- _Instruction_
Take from the listing each line that has the string "Answer".
————
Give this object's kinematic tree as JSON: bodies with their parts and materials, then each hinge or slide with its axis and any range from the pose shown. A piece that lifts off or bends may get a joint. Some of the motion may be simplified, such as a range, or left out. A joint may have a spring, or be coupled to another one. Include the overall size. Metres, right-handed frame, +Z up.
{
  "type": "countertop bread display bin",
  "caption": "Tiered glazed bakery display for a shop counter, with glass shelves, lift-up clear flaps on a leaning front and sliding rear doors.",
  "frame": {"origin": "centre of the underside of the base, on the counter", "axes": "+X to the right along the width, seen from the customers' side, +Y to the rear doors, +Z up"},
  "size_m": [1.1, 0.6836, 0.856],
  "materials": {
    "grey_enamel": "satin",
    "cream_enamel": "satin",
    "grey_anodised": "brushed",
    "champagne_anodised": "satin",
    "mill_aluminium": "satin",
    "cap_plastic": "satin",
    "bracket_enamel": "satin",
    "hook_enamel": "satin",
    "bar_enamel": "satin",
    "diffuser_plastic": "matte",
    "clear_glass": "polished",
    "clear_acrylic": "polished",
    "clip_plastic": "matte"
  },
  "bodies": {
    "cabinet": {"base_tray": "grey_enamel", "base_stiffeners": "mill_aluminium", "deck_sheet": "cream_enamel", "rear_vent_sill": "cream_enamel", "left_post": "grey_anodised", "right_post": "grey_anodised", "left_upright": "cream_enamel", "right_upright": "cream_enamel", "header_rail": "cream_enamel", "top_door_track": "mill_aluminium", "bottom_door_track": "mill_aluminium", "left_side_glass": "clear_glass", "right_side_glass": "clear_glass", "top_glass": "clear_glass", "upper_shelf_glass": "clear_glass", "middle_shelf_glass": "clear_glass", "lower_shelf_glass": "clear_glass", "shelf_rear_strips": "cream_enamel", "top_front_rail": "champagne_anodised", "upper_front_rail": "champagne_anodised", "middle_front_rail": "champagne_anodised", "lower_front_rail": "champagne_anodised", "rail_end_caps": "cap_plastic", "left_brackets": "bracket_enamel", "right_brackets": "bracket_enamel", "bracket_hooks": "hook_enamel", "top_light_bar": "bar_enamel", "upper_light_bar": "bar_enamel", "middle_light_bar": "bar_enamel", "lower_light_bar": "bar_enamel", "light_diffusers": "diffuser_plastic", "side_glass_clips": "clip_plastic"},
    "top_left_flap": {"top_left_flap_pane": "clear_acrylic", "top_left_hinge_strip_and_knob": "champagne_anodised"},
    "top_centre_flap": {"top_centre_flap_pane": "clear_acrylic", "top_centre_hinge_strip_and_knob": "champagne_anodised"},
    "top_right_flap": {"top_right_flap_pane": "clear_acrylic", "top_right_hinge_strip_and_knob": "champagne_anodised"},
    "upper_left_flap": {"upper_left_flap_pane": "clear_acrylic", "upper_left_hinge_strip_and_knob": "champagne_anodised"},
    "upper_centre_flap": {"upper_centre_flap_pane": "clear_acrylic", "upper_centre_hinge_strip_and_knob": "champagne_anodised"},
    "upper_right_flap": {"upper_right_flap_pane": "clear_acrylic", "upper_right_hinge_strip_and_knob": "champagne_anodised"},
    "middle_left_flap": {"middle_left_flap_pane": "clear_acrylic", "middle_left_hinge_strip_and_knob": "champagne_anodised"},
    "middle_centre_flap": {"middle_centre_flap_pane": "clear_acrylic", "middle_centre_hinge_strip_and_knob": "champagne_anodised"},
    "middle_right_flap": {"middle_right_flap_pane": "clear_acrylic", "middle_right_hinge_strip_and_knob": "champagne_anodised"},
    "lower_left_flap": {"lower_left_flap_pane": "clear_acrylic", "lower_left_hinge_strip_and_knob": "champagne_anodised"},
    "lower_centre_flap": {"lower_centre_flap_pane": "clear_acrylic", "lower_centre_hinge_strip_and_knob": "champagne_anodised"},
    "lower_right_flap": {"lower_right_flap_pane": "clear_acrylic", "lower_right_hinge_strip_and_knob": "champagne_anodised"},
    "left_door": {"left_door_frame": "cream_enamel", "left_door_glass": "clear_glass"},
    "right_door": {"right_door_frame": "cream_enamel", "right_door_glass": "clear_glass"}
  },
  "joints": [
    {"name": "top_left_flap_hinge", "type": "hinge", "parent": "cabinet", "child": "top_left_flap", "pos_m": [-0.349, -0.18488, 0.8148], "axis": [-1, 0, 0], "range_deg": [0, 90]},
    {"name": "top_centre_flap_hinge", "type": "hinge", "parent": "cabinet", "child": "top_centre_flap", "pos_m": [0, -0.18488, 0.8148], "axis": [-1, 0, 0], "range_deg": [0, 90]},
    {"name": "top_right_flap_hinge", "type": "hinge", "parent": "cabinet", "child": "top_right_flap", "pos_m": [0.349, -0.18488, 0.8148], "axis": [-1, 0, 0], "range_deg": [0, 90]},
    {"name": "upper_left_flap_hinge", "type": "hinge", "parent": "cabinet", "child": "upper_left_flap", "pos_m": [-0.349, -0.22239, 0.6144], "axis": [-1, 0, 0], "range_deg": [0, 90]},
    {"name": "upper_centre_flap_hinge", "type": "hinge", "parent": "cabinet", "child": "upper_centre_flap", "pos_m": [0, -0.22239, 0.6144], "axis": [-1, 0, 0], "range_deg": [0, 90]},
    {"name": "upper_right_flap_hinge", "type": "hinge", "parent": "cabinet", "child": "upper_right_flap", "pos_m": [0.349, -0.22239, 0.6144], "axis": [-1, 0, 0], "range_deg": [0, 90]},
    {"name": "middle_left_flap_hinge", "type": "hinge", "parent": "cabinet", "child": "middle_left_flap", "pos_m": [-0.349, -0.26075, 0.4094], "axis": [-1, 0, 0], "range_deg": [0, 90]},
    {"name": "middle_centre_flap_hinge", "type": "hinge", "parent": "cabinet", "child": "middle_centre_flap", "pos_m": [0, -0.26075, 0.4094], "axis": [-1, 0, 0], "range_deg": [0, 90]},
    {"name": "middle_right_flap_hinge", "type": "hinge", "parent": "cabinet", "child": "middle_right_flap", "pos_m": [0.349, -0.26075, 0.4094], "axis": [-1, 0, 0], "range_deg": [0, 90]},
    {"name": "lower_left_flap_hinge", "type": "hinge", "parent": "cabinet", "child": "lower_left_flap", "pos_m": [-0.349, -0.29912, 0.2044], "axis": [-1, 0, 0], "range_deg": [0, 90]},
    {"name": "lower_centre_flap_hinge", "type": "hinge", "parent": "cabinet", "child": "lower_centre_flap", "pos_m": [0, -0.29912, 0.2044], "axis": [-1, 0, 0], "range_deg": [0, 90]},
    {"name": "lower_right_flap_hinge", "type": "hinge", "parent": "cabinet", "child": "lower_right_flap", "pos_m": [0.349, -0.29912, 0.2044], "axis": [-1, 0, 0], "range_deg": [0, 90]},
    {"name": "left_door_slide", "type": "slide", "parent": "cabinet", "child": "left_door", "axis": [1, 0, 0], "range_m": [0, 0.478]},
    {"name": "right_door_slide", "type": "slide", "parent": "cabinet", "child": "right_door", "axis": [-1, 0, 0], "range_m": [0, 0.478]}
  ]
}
————
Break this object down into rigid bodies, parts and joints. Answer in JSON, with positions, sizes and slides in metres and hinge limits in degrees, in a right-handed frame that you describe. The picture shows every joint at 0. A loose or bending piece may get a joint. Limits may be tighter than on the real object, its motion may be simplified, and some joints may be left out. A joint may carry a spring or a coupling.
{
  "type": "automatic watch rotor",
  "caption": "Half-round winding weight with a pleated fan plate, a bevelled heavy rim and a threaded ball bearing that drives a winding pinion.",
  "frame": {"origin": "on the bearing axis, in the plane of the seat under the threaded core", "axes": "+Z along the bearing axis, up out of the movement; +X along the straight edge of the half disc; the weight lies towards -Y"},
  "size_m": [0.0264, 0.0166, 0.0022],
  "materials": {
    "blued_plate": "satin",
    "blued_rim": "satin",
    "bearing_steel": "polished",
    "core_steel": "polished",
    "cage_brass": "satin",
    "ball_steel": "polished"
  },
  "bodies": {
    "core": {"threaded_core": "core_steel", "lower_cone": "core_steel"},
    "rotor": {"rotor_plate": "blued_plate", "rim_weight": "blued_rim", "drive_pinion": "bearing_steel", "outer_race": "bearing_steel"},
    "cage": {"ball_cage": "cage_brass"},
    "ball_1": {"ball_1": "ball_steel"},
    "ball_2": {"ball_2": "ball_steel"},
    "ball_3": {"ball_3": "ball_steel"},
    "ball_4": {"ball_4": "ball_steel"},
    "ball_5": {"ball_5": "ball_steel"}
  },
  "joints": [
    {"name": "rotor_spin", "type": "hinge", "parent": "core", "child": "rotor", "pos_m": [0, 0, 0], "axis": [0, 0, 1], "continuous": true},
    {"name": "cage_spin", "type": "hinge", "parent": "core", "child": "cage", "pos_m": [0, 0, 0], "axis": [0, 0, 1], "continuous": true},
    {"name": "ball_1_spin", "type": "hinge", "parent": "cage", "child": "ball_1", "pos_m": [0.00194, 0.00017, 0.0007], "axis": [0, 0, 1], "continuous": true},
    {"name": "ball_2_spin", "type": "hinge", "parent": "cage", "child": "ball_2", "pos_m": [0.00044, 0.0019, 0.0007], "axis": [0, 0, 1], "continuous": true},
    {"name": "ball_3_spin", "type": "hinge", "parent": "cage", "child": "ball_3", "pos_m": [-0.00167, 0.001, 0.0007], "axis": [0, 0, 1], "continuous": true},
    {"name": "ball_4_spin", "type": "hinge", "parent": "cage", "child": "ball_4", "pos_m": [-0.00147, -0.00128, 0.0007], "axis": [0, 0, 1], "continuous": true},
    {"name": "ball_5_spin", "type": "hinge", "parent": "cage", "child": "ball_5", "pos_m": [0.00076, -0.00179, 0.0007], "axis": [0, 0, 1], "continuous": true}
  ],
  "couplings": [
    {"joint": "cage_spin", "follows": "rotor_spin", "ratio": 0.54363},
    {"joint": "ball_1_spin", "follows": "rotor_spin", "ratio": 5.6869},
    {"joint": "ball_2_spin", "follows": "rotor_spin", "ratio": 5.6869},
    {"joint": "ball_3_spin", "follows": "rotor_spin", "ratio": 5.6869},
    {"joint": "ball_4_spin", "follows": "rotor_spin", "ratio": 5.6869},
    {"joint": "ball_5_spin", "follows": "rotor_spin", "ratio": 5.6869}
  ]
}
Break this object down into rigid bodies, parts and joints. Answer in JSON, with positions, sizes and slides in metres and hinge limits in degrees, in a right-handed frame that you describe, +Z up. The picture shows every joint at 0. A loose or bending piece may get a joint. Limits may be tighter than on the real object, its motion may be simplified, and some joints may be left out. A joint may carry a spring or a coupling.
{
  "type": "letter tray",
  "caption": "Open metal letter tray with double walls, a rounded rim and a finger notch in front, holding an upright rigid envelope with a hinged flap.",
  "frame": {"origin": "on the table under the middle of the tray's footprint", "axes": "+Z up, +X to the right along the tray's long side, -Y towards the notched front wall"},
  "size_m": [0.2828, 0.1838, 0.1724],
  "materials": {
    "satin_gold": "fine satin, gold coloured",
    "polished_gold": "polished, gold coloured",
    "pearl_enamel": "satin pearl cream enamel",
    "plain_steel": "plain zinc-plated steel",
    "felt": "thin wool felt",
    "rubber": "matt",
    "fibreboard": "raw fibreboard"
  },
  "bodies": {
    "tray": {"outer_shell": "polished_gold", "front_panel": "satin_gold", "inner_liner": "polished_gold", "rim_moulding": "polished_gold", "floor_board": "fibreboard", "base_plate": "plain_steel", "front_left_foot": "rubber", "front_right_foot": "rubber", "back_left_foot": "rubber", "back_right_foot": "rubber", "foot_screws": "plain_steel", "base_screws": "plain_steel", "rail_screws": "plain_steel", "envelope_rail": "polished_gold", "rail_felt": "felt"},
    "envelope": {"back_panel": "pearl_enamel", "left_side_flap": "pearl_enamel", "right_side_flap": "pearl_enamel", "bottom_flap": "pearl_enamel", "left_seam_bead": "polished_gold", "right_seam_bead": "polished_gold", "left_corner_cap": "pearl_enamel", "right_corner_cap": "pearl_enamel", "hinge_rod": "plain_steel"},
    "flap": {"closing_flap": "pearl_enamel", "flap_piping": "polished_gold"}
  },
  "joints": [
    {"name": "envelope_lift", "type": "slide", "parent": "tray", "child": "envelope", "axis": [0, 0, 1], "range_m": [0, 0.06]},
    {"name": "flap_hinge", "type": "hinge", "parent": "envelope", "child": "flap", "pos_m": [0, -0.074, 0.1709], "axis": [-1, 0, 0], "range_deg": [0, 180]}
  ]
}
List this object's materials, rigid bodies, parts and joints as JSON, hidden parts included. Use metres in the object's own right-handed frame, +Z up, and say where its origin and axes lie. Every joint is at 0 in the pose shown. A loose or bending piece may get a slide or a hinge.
————
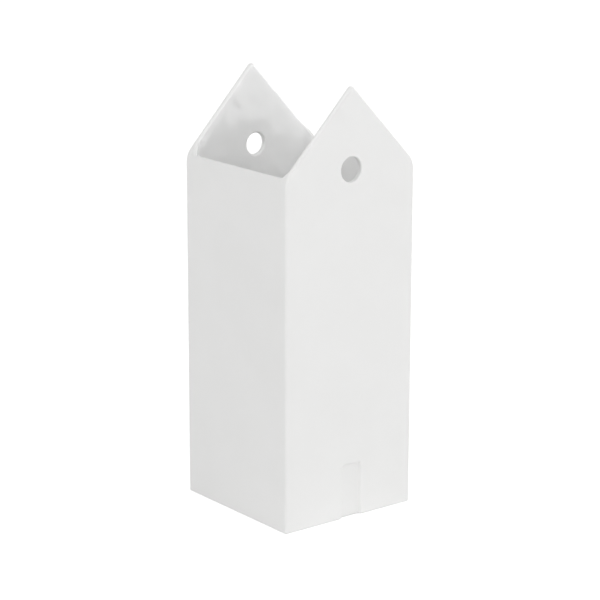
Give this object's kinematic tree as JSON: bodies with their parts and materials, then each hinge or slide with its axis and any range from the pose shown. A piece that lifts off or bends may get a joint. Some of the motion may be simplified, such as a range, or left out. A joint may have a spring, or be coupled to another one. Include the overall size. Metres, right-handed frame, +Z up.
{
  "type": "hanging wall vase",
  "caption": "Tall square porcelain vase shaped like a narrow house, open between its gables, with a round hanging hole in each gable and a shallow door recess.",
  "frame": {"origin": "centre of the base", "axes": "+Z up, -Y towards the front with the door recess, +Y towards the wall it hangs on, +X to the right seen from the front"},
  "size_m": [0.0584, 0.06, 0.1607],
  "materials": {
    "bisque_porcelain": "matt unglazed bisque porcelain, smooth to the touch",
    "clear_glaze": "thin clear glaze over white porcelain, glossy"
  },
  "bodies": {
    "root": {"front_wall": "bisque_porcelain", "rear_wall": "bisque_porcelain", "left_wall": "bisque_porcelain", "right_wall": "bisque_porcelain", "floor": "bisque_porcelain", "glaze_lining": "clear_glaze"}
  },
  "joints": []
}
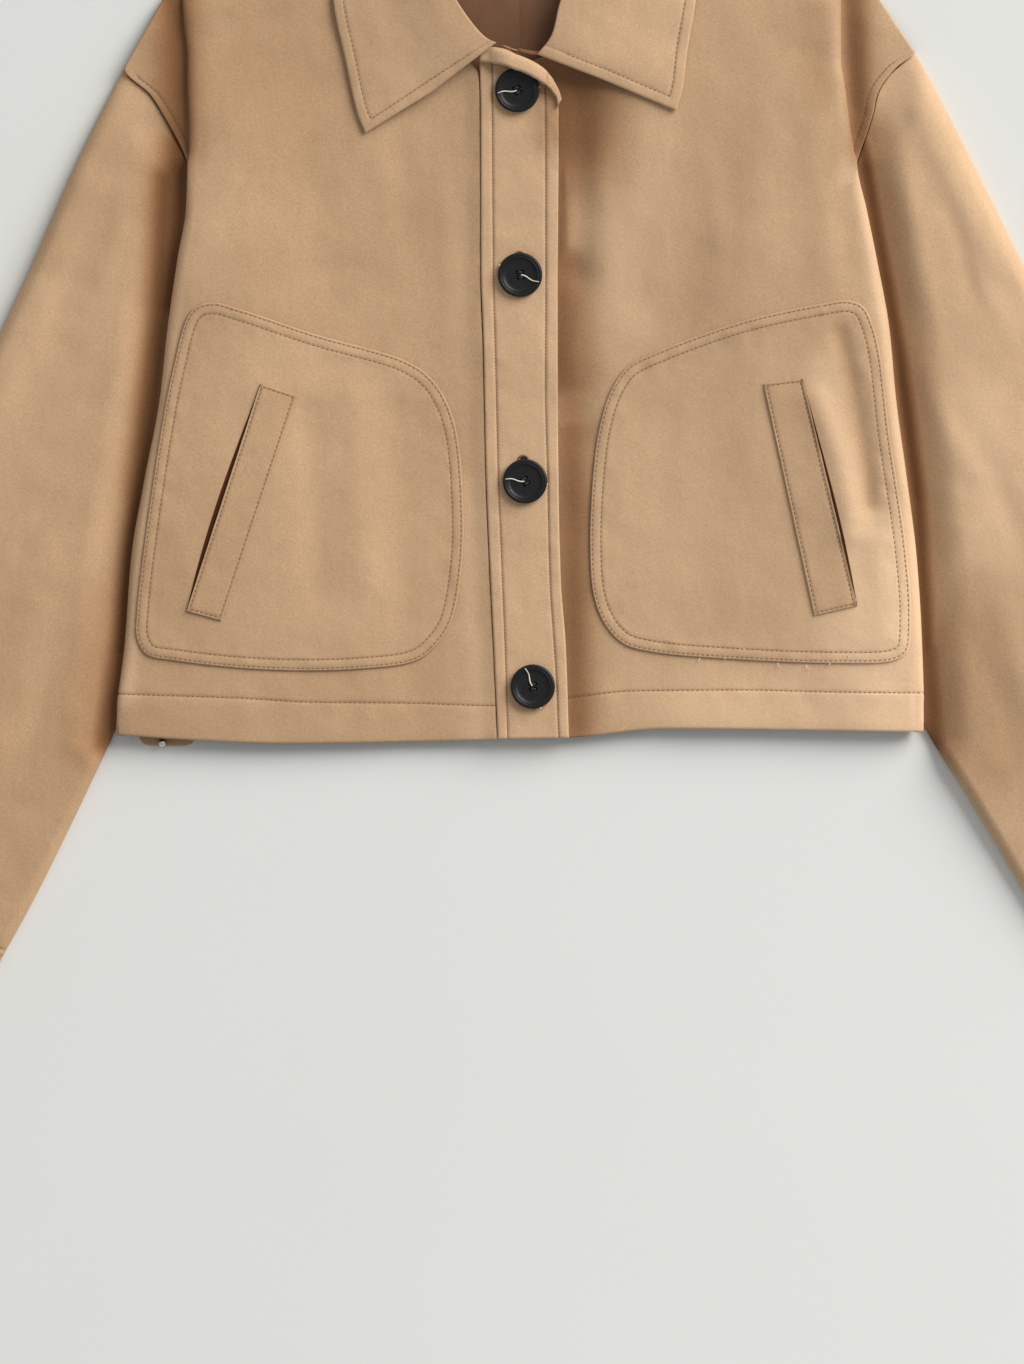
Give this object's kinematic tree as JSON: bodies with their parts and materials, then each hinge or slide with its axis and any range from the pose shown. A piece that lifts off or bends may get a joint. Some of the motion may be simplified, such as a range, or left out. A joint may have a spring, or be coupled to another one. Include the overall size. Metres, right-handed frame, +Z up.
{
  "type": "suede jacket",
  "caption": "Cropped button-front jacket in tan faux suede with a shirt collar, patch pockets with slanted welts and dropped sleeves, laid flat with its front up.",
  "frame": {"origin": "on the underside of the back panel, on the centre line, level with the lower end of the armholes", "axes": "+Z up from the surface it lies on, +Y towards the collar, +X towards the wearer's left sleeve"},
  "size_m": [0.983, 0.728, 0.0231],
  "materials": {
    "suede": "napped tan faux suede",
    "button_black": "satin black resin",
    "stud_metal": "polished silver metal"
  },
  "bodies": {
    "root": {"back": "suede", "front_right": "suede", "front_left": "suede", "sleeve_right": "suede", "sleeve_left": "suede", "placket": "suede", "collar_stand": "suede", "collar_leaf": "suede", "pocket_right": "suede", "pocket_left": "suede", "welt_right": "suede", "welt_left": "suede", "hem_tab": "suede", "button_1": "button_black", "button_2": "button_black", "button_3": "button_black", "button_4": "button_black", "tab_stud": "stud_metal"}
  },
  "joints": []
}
————
- _Result of this exercise_
Break this object down into rigid bodies, parts and joints. Answer in JSON, with positions, sizes and slides in metres and hinge limits in degrees, in a right-handed frame that you describe. The picture shows every joint at 0. A loose or bending piece may get a joint. Limits may be tighter than on the real object, its motion may be simplified, and some joints may be left out. A joint may carry a spring or a coupling.
Break this object down into rigid bodies, parts and joints. Answer in JSON, with positions, sizes and slides in metres and hinge limits in degrees, in a right-handed frame that you describe, +Z up. The picture shows every joint at 0. A loose or bending piece may get a joint. Limits may be tighter than on the real object, its motion may be simplified, and some joints may be left out. A joint may carry a spring or a coupling.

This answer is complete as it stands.